Under the Industrial Relations Act 1946 there were two methods including a general sectoral agreement. This created terms and conditions of employment in a specified industry or sector of an industry that was legally enforceable both in civil and criminal law. Although the case was related to Pat III of the provisions, the court considered the provisions of Part IV of 1946 Act which was the subject of the case law on which the court relied on.

Under Part IV of the Industrial Relations Act particularly sections 34-58 the Labour Court had the power to create Joint Labour Committees (JLCs) either where there was substantial agreement among groups on behalf of employers and employees, or where it was considered that the existing system for the regulation of remuneration and other conditions made it convenient to establish such a body. A JLC, had the power to make a submission to the Labour Court where accepted by the Labour Court, which resulted in the making of an Employment Regulation Order (ERO) and gave effect to the proposals of the JLC. The substantial effect of the ERO was to make provisions concerning remuneration and conditions of employment part of the contract of employment between an employer and an employee within the sector (whether represented in the JLC or not). Where one failed to comply with such terms it was enforceable in civil law, resulting in a criminal offense punishable by a fine and there was an inspection body put in place to assist in the enforcement of the provision.

The Court also looked at the definition of an employment agreement under Part III of the Industrial Relations Act 1946, as an agreement that regulates remuneration and conditions of employment of work, made between trade unions and an employer or a group of employers or at a meeting of the registered Joint Industrial Council. Part III of the Act allows employment agreements to be registered with the Labour Court where the agreement satisfied and complied with the conditions of six sub-paragraphs of s.27 of the Act. Once registered, the agreement is legally binding, not only on the parties to the agreement but on every worker and employer in that sector therefore, enforceable by criminal prosecution. These agreements are normally negotiated between trade unions and employers, who are supposed to be substantially representative of their particular industry.

The Court looked further into section 30(1) of the Act which provides that:"A registered employment agreement shall, so long as it continues to be registered, apply, for the purposes of this section, to every worker of the class, type or group to which it is expressed to apply, and his employer, notwithstanding that such worker or employer is not a party to the agreement or would not, apart from this subsection, be bound thereby."The Court noted that the most remarkable feature of Parts III and IV of the 1946 Act to modern eyes was that both EROs and REAs were made part of the criminal law and everyone who took part in the relevant sector was bonded.
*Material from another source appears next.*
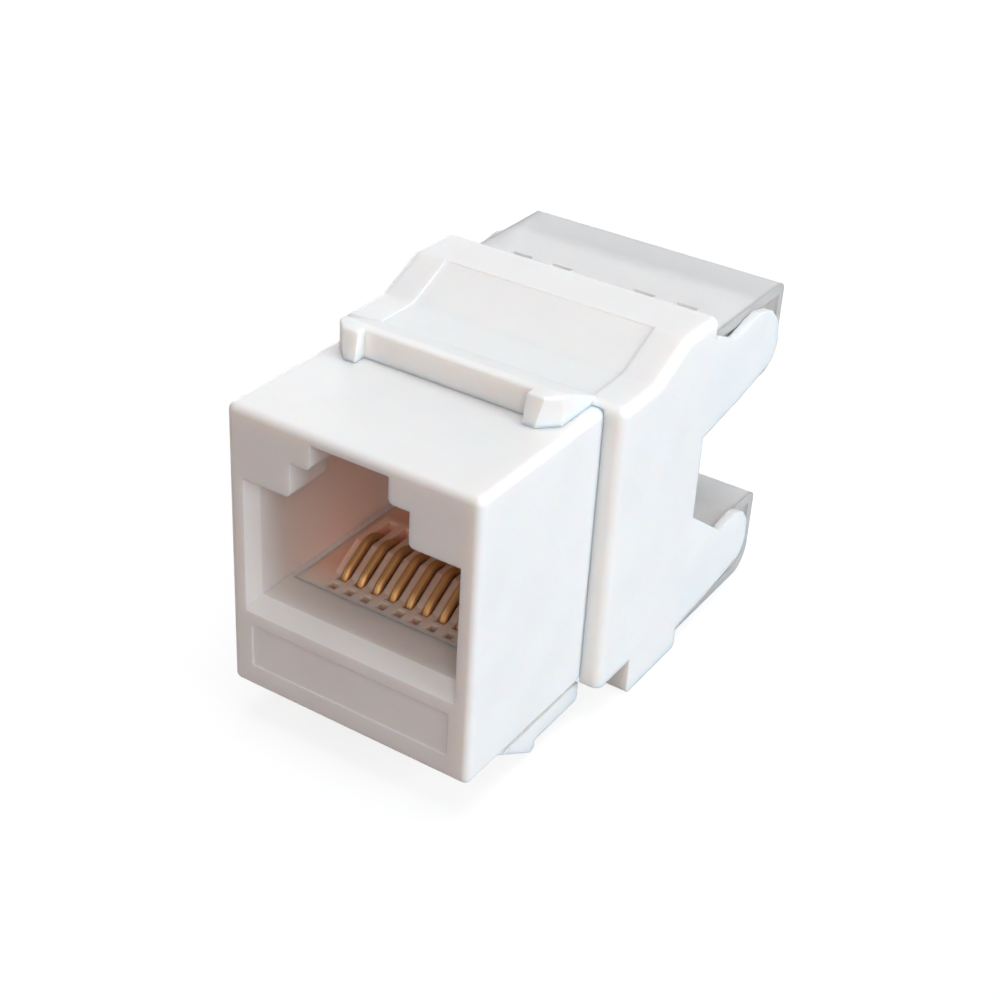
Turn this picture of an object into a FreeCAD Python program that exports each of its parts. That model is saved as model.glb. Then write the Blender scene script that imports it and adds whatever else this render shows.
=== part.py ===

This scheme perhaps inevitably would come under increasing scrutiny. In its Judgment, the Court considered, the decision of Burke v. The Labour Court [1979] I.R. 354 where the first challenged aroused. In that case, the ERO was challenged on the ground of non-constitutionality by representatives of the employers and Supreme Court held that the relevant JLC had failed to comply with fair procedures. The court considered  it essential to address the central issue raised in this appeal which was Article 15.2.1 of the Irish Constitution which states in a  very clear terms that:

"The sole and exclusive power of making laws for the State is hereby vested in the Oireachtas: no other legislative authority has power to make laws for the State." The Court found Article 15.2.1 of the Irish Constitution while striking and emphatic, however it appears to be tautologous because, if the "sole and exclusive power" for making laws is conferred in the Oireachtas, this means that no other body has power to make laws for the State. The Court looked at the judgment of Hanna J. in Pigs Marketing Board v. Donnelly (Dublin) Ltd. [1939] I.R.413 where it was stated that, "It is self-evident that powers conferred upon the Legislature to make laws cannot be delegated to any other body or authority. The Oireachtas is the only constitutional agency by which laws can be made".

The Court considered the judgment of Feeney J in John Grace Fried Chicken Ltd and Others v Catering Joint Labour Committee and Others [2011] IEHC 277, [2011] 3 IR 211 where it was held that, the provisions of part IV were in breach of the Constitution.

In this case, O'Donnell J. in its judgment found that Part III of the Industrial Relations Act, conferred on parties to the Employment Agreement the right to make any law they wished in relation to employment so long as the Labour Court considered them substantially as the representative of workers and employees in the sector. This relevant provision of the criminal law was not however made by the Oireachtas, but rather by private individuals, themselves participants in the industry being regulated. Consequently, in the Court's findings, the scheme of the 1946 Act conferred a high degree of sovereignty on participants to an ERO or an REA. This was done so in the sense that they had the power to make law for themselves and they were also empowered to make law for others which gave rise to the burdensome restraints on competition for potential employers and invasive control over potential employees. Therefore, a declaration of invalidity was granted.

==Subsequent developments==
Benedict McGowan and Others v Labour Court and Others [2013] IESC 21, [2013] 3 IR 718 has been referred to in:

- Collins v Minister for Finance [2016] IESC 73, [2017] 3 IR 99
- Da Silva, Miranda and Da Silva v Rosas Construtores S.A. [2017] IECA 252

The Minister for Jobs, Enterprise and Innovation, Richard Bruton issued a statement after the Supreme Court Judgment stating that, the Government had received the judgment and planned to study it and take legal advice before making any detailed comment. However, the statement also explained that existing contractual rights of workers in sectors covered by REA are not affected by the ruling. While the Technical, Electrical and Engineering Union also commented that the ruling removes the existing protection for workers, the NECI (National Electrical Contractors Ireland) has welcomed the decision, stating that an expectation that many jobs will now be secured because long term, viable pay and conditions can now be agreed.